**Exercise aim:**
Starting at the line that contains "make_lid_handle_fasteners(lid_axis)", copy every line down to the line that contains "points = [vertex.co", inclusive, exactly as it stands. Omit all other lines.

Begin Material

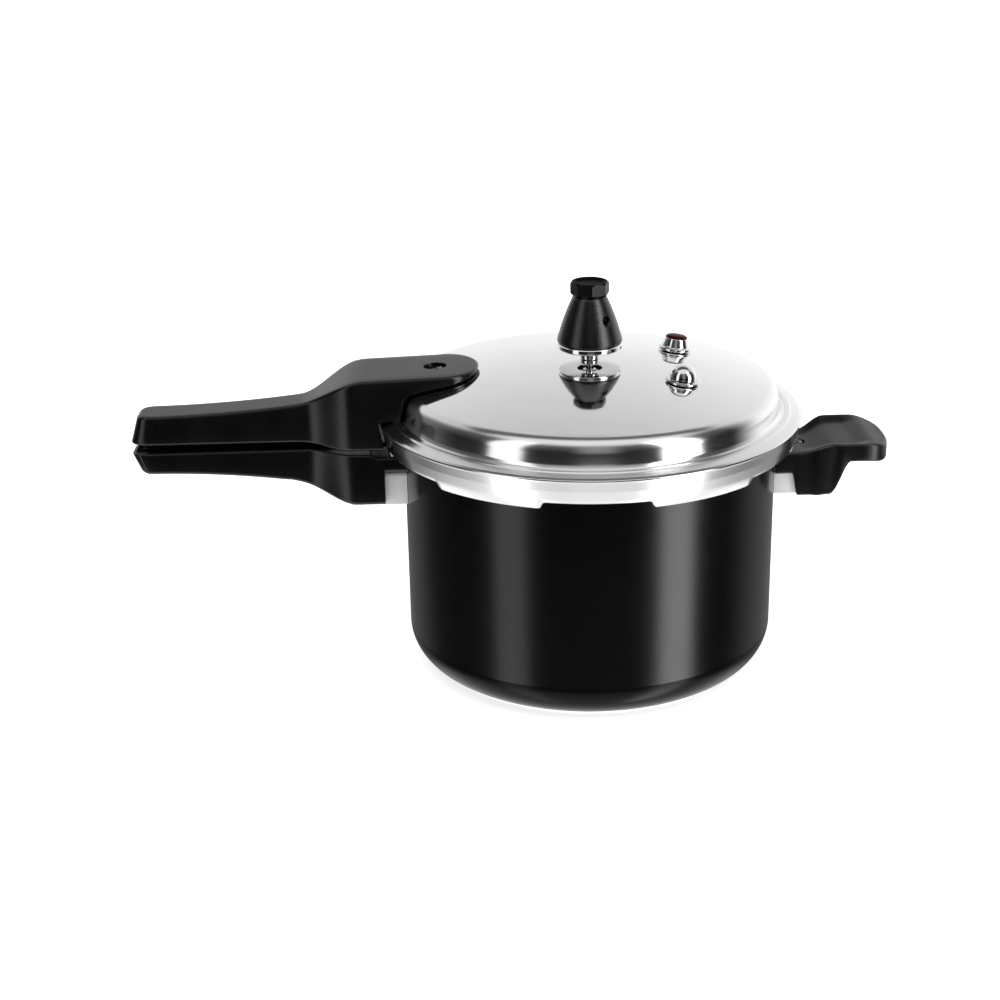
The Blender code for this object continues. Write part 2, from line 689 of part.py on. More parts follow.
def make_safety_plug(lid_axis, frame):
    """Mushroom of dark red silicone; the empty sits on the slide axis."""
    axis = empty("safety_plug_axis", frame, lid_axis)
    profile = [
        (0.0, -10.2 * MM),
        (2.4 * MM, -10.2 * MM),
        (2.85 * MM, -9.4 * MM),
        (2.85 * MM, 7.5 * MM),
        (5.6 * MM, 7.5 * MM),
        (5.7 * MM, 7.8 * MM),
        (4.9 * MM, 8.4 * MM),
        (3.4 * MM, 8.9 * MM),
        (1.7 * MM, 9.15 * MM),
        (0.0, 9.2 * MM),
    ]
    new_object("safety_plug", lathe(profile, SMALL_SEGMENTS), "red_silicone", parent=axis)


def make_relief_valve(lid_axis, frame):
    """Flanged seat, domed cap over it, pin in the bore and a spring above the pin."""
    seat = [
        (2.0 * MM, -9.5 * MM),
        (4.7 * MM, -9.5 * MM),
        (4.7 * MM, 0.4 * MM),
        (8.3 * MM, 0.4 * MM),
        (8.7 * MM, 0.8 * MM),
        (8.7 * MM, 1.4 * MM),
        (8.3 * MM, 1.8 * MM),
        (5.0 * MM, 1.8 * MM),
        (4.6 * MM, 3.4 * MM),
        (2.0 * MM, 3.4 * MM),
    ]
    new_object("relief_valve_seat", lathe(seat, 24), "steel", frame, lid_axis)
    make_nut("relief_valve_nut", 14.0 * MM, 5.0 * MM, -LID_WALL - 4.6 * MM, -LID_WALL - 0.4 * MM,
             frame, lid_axis)
    dome_start = 3.0 * MM
    dome_rise = 6.2 * MM
    angles = (0.0, 20.0, 40.0, 60.0, 78.0)
    cap = [(7.1 * MM, 2.1 * MM)]
    cap += ellipse_points(7.1 * MM, dome_rise, dome_start, angles)
    cap += [(0.0, dome_start + dome_rise), (0.0, dome_start + dome_rise - 1.0 * MM)]
    cap += ellipse_points(6.1 * MM, dome_rise - 1.0 * MM, dome_start, reversed(angles))
    cap += [(6.1 * MM, 2.1 * MM)]
    new_object("relief_valve_cap", lathe(cap, 24), "steel", frame, lid_axis)

    axis = empty("relief_valve_pin_axis", frame, lid_axis)
    pin = [(0.0, -8.5 * MM), (1.5 * MM, -8.5 * MM), (1.5 * MM, 3.7 * MM), (3.0 * MM, 3.7 * MM),
           (3.0 * MM, 4.5 * MM), (1.0 * MM, 4.5 * MM), (1.0 * MM, 6.0 * MM), (0.0, 6.0 * MM)]
    new_object("relief_valve_pin", lathe(pin, 16), "steel", parent=axis)
    new_object("relief_valve_spring", spring(2.1 * MM, 0.3 * MM, 4.95 * MM, 7.3 * MM, 3), "steel",
               frame, lid_axis)


def ellipse_points(radius, rise, base, angles):
    """Outline points of a dome above a base height, angles in degrees."""
    return [(radius * math.cos(math.radians(angle)), base + rise * math.sin(math.radians(angle)))
            for angle in angles]


def spring(coil_radius, wire_radius, bottom, top, turns):
    """Round wire wound as a helix along local Z."""
    steps_per_turn = 10
    wire_sides = 5
    count = int(turns * steps_per_turn)
    sections = []
    for step in range(count + 1):
        angle = 2.0 * math.pi * step / steps_per_turn
        height = bottom + (top - bottom) * step / count
        outward = Vector((math.cos(angle), math.sin(angle), 0.0))
        centre = outward * coil_radius + Vector((0.0, 0.0, height))
        section = []
        for side in range(wire_sides):
            around = 2.0 * math.pi * side / wire_sides
            offset = outward * math.cos(around) + Vector((0.0, 0.0, math.sin(around)))
            section.append(centre + offset * wire_radius)
        sections.append(section)
    return loft(sections)


# ------------------------------------------------------------------- weight

def make_weight(weight_axis):
    base = WEIGHT_BASE_Z
    disc_radius = 17.8 * MM
    core_top = base + 25.2 * MM
    core = [
        (0.0, base + 16.2 * MM + GAP),
        (4.0 * MM, base + 16.2 * MM + GAP),
        (4.0 * MM, base + 7.6 * MM),
        (7.0 * MM, base + 6.2 * MM),
        (7.0 * MM, base),
        (disc_radius - 0.5 * MM, base),
        (disc_radius, base + 0.6 * MM),
        (disc_radius, base + 2.5 * MM),
        (disc_radius - 0.6 * MM, base + 3.1 * MM),
        (9.8 * MM, base + 3.1 * MM),
        (7.9 * MM, core_top),
        (2.6 * MM, core_top),
        (2.6 * MM, base + 33.6 * MM),
        (0.0, base + 33.6 * MM),
    ]
    new_object("weight_core", lathe(core, 24), "steel", parent=weight_axis)
    shroud_bottom = base + 3.1 * MM + GAP
    shroud_top = base + 28.8 * MM
    shroud_low = shroud_bottom + 1.3 * MM
    shroud = [(17.1 * MM, shroud_bottom)]
    for step in range(SHROUD_STEPS + 1):
        share = step / SHROUD_STEPS
        swell = 2.8 * MM * share * (1.0 - share)
        shroud.append((17.6 * MM + (9.0 - 17.6) * MM * share + swell,
                       shroud_low + (shroud_top - shroud_low) * share))
    shroud += [
        (2.9 * MM, shroud_top),
        (2.9 * MM, core_top + GAP),
        (8.25 * MM, core_top + GAP),
        (10.15 * MM, shroud_bottom),
    ]
    shroud_item = new_object("weight_shroud", lathe(shroud, 24), "bakelite", parent=weight_axis)
    turn = Matrix.Rotation(math.radians(WEIGHT_HOLE_AZIMUTH), 4, "Z")
    hole = cylinder_cutter("weight_steam_hole", 2.2 * MM, 9.0 * MM, 25.0 * MM,
                           turn @ along_x(0.0, 0.0, base + WEIGHT_HOLE_RISE), weight_axis, 16)
    modifier_boolean(shroud_item, hole)
    cap_bottom = shroud_top + GAP
    cap_corner = 9.75 * MM / math.cos(math.radians(22.5))
    cap = [
        (9.4 * MM, cap_bottom),
        (cap_corner, cap_bottom + 1.3 * MM),
        (cap_corner, cap_bottom + 6.7 * MM),
        (cap_corner - 0.9 * MM, cap_bottom + 7.3 * MM),
        (0.0, cap_bottom + 7.6 * MM),
    ]
    cap_item = new_object("weight_cap", lathe([(0.0, cap_bottom)] + cap, 8, 22.5 + 3.0), "bakelite",
                          parent=weight_axis, smooth_angle=20.0)
    socket = cylinder_cutter("weight_cap_socket", 2.9 * MM, cap_bottom - 2.0 * MM, base + 33.9 * MM,
                             None, weight_axis)
    modifier_boolean(cap_item, socket)


# --------------------------------------------------------------------- main

def main():
    clear_scene()
    pot = make_pot_body()
    clearance = wall_clearance_cutter()
    handle_cut = cylinder_cutter("handle_wall_clearance", POT_RADIUS + 0.7 * MM, 60.0 * MM, 127.0 * MM,
                                 segments=MAIN_SEGMENTS)
    make_bracket("pot_handle_bracket", -1.0, pot, clearance)
    make_bracket("helper_bracket", 1.0, pot, clearance)
    for prefix, side in (("pot_handle", -1.0), ("helper", 1.0)):
        make_rivet(prefix + "_rivet_1", side, -BRACKET_RIVET_Y)
        make_rivet(prefix + "_rivet_2", side, BRACKET_RIVET_Y)
        head_z = (119.3 if side < 0.0 else 116.6) * MM + GAP
        place = Matrix.Translation((side * BRACKET_SCREW_X, 0.0, head_z))
        make_screw(prefix + "_screw", place, length=head_z - 105.5 * MM)
        nut_place = Matrix.Translation((side * BRACKET_SCREW_X, 0.0, 0.0))
        nut_top = BRACKET_TOP_Z - BRACKET_SHEET - GAP
        make_nut(prefix + "_nut", 8.0 * MM, 2.4 * MM, nut_top - 4.0 * MM, nut_top, nut_place)
    make_pot_handle(handle_cut)
    make_helper_handle(handle_cut)

    lid_axis = empty("lid_axis", Matrix.Identity(4))
    make_lid_shell(lid_axis)
    make_gasket(lid_axis)
    make_lid_handle(lid_axis)
    make_lid_handle_fasteners(lid_axis)
    make_vent_pipe(lid_axis)
    plug_frame = dome_frame(SAFETY_PLUG_RADIUS, SAFETY_PLUG_AZIMUTH)
    make_safety_plug_housing(lid_axis, plug_frame)
    make_safety_plug(lid_axis, plug_frame)
    make_relief_valve(lid_axis, dome_frame(RELIEF_VALVE_RADIUS, RELIEF_VALVE_AZIMUTH))

    weight_axis = empty("weight_axis", Matrix.Identity(4), lid_axis)
    make_weight(weight_axis)


main()
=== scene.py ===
"""Looks for the stovetop pressure cooker: finely turned metal, moulded handles, studio light.

Lengths in this file are millimetres until a mesh is made. The frame is the CAD
part's own: base centre at the origin, +Z up, long handles towards -X.
"""

import math

import bmesh
import bpy
from mathutils import Matrix, Vector


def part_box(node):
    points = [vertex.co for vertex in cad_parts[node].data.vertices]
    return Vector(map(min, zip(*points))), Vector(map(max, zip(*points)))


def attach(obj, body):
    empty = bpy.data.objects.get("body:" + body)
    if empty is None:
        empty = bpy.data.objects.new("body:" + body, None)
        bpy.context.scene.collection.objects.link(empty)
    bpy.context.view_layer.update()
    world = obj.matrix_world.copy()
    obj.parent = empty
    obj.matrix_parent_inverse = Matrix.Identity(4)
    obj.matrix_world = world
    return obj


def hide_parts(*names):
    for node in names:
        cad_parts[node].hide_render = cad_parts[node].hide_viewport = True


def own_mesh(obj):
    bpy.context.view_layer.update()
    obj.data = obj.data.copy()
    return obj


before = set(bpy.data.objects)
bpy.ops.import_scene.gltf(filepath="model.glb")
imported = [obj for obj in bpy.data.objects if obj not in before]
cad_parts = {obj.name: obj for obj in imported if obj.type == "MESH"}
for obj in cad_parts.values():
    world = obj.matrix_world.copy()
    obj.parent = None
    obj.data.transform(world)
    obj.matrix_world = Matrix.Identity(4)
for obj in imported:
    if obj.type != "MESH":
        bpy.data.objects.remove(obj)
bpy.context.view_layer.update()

MM = 0.001


def node_box(name):
    """Lowest and highest corner of a CAD node, in millimetres."""
    low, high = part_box(name)
    return low / MM, high / MM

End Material

**Solution to this problem:**
    make_lid_handle_fasteners(lid_axis)
    make_vent_pipe(lid_axis)
    plug_frame = dome_frame(SAFETY_PLUG_RADIUS, SAFETY_PLUG_AZIMUTH)
    make_safety_plug_housing(lid_axis, plug_frame)
    make_safety_plug(lid_axis, plug_frame)
    make_relief_valve(lid_axis, dome_frame(RELIEF_VALVE_RADIUS, RELIEF_VALVE_AZIMUTH))

    weight_axis = empty("weight_axis", Matrix.Identity(4), lid_axis)
    make_weight(weight_axis)


main()
=== scene.py ===
"""Looks for the stovetop pressure cooker: finely turned metal, moulded handles, studio light.

Lengths in this file are millimetres until a mesh is made. The frame is the CAD
part's own: base centre at the origin, +Z up, long handles towards -X.
"""

import math

import bmesh
import bpy
from mathutils import Matrix, Vector


def part_box(node):
    points = [vertex.co for vertex in cad_parts[node].data.vertices]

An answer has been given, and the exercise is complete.